Everything from the line with "Continue the OpenSCAD" through the line with "lead_sides = 24" should be repeated exactly, both of those lines included, and nothing else.
## START Input material
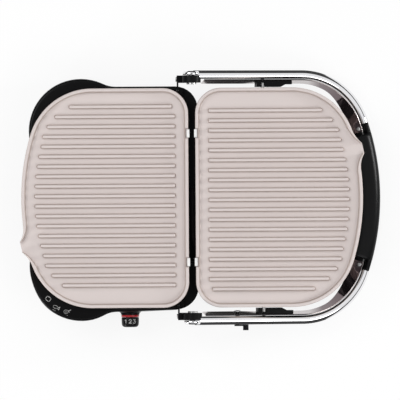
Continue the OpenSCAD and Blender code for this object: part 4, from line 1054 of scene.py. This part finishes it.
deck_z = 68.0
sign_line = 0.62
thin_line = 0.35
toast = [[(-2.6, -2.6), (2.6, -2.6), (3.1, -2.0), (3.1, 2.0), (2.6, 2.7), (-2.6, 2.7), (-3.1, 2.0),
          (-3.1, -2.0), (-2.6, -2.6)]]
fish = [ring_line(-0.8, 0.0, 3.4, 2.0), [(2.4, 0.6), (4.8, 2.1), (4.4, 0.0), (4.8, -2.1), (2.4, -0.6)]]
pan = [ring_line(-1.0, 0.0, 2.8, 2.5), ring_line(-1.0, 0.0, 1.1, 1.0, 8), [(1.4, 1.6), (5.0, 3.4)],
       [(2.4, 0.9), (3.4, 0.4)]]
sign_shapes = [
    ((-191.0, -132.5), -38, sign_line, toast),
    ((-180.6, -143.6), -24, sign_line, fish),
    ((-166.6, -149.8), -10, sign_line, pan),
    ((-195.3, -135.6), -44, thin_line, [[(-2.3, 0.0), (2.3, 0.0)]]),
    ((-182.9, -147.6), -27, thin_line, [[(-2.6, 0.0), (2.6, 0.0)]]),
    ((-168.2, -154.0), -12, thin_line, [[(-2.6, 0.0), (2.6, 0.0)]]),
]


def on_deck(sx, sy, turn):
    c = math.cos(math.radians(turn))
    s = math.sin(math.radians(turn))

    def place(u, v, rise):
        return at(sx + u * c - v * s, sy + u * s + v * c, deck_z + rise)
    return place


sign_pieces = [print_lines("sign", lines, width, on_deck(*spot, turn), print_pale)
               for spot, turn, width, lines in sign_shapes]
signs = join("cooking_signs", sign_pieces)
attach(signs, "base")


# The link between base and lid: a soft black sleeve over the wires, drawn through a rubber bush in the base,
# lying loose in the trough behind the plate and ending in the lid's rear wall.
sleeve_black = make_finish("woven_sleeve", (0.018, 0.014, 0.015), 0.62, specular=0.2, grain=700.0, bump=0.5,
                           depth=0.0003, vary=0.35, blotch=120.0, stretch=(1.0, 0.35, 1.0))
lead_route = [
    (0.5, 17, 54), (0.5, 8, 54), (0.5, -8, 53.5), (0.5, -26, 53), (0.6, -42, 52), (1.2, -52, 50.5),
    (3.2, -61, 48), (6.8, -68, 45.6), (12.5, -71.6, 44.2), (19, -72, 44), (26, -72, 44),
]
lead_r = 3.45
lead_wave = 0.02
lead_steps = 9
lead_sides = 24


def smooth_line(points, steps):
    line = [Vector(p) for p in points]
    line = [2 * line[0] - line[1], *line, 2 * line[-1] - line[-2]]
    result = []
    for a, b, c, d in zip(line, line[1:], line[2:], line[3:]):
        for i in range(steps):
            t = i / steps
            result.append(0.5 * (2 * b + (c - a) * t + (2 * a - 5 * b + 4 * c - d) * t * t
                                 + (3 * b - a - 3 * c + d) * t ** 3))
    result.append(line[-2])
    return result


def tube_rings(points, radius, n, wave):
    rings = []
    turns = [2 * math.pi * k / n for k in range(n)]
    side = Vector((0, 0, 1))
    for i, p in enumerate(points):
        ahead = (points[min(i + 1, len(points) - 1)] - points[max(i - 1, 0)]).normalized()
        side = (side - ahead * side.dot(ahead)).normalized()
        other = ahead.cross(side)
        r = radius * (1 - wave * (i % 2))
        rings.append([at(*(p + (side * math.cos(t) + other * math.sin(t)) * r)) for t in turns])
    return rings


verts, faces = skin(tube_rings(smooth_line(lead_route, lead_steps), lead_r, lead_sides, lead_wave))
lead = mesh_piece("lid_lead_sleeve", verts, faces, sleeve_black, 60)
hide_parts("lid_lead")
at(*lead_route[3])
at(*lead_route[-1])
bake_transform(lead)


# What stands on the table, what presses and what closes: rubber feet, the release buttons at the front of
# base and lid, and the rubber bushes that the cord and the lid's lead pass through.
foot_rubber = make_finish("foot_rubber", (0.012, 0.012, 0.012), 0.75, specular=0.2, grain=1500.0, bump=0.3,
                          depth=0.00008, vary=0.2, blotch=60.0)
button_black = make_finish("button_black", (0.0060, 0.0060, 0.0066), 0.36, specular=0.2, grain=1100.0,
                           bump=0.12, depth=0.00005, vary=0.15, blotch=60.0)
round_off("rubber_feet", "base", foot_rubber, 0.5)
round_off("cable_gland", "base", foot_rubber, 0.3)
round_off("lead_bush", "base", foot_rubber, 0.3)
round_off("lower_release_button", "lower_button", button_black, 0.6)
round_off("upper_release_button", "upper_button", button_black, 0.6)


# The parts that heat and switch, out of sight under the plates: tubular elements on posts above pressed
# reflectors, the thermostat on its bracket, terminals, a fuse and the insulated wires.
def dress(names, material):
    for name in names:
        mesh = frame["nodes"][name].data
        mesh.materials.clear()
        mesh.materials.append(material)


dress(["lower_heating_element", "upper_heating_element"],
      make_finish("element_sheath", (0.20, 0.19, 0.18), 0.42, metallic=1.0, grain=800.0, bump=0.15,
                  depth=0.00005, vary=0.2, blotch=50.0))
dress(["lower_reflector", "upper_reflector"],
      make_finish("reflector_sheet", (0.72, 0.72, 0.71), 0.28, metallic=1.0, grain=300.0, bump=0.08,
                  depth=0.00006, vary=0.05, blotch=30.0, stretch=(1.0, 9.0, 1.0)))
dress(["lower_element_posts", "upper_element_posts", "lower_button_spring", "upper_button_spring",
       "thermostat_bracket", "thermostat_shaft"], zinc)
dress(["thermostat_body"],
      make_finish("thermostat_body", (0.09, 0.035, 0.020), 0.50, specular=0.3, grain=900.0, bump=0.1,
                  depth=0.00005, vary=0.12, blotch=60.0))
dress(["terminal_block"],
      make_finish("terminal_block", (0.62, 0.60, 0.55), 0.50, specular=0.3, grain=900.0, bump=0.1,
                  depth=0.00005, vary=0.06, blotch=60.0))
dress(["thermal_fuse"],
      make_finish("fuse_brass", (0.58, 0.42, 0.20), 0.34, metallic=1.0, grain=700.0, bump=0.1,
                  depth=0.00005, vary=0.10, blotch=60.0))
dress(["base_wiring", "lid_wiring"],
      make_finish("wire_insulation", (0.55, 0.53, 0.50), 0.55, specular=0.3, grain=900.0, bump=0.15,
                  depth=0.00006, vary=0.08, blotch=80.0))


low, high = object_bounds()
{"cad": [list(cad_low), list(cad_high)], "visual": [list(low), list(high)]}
## END Input material
## START Input material
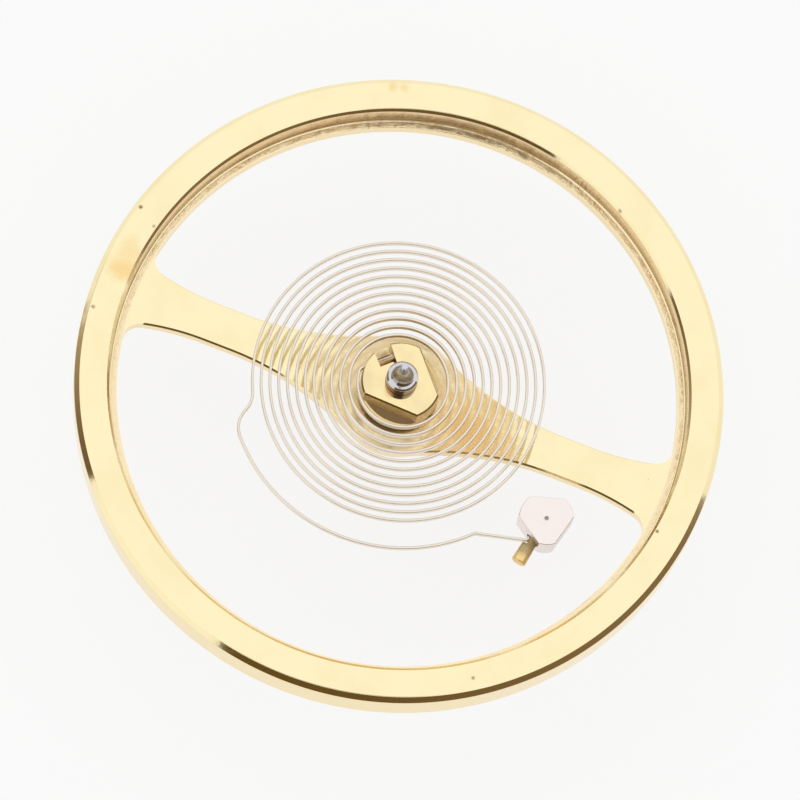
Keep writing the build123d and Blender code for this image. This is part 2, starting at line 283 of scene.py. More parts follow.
## END Input material
## START Input material
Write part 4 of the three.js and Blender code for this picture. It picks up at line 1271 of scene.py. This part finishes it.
## END Input material
## Exercise solution
Continue the OpenSCAD and Blender code for this object: part 4, from line 1054 of scene.py. This part finishes it.
deck_z = 68.0
sign_line = 0.62
thin_line = 0.35
toast = [[(-2.6, -2.6), (2.6, -2.6), (3.1, -2.0), (3.1, 2.0), (2.6, 2.7), (-2.6, 2.7), (-3.1, 2.0),
          (-3.1, -2.0), (-2.6, -2.6)]]
fish = [ring_line(-0.8, 0.0, 3.4, 2.0), [(2.4, 0.6), (4.8, 2.1), (4.4, 0.0), (4.8, -2.1), (2.4, -0.6)]]
pan = [ring_line(-1.0, 0.0, 2.8, 2.5), ring_line(-1.0, 0.0, 1.1, 1.0, 8), [(1.4, 1.6), (5.0, 3.4)],
       [(2.4, 0.9), (3.4, 0.4)]]
sign_shapes = [
    ((-191.0, -132.5), -38, sign_line, toast),
    ((-180.6, -143.6), -24, sign_line, fish),
    ((-166.6, -149.8), -10, sign_line, pan),
    ((-195.3, -135.6), -44, thin_line, [[(-2.3, 0.0), (2.3, 0.0)]]),
    ((-182.9, -147.6), -27, thin_line, [[(-2.6, 0.0), (2.6, 0.0)]]),
    ((-168.2, -154.0), -12, thin_line, [[(-2.6, 0.0), (2.6, 0.0)]]),
]


def on_deck(sx, sy, turn):
    c = math.cos(math.radians(turn))
    s = math.sin(math.radians(turn))

    def place(u, v, rise):
        return at(sx + u * c - v * s, sy + u * s + v * c, deck_z + rise)
    return place


sign_pieces = [print_lines("sign", lines, width, on_deck(*spot, turn), print_pale)
               for spot, turn, width, lines in sign_shapes]
signs = join("cooking_signs", sign_pieces)
attach(signs, "base")


# The link between base and lid: a soft black sleeve over the wires, drawn through a rubber bush in the base,
# lying loose in the trough behind the plate and ending in the lid's rear wall.
sleeve_black = make_finish("woven_sleeve", (0.018, 0.014, 0.015), 0.62, specular=0.2, grain=700.0, bump=0.5,
                           depth=0.0003, vary=0.35, blotch=120.0, stretch=(1.0, 0.35, 1.0))
lead_route = [
    (0.5, 17, 54), (0.5, 8, 54), (0.5, -8, 53.5), (0.5, -26, 53), (0.6, -42, 52), (1.2, -52, 50.5),
    (3.2, -61, 48), (6.8, -68, 45.6), (12.5, -71.6, 44.2), (19, -72, 44), (26, -72, 44),
]
lead_r = 3.45
lead_wave = 0.02
lead_steps = 9
lead_sides = 24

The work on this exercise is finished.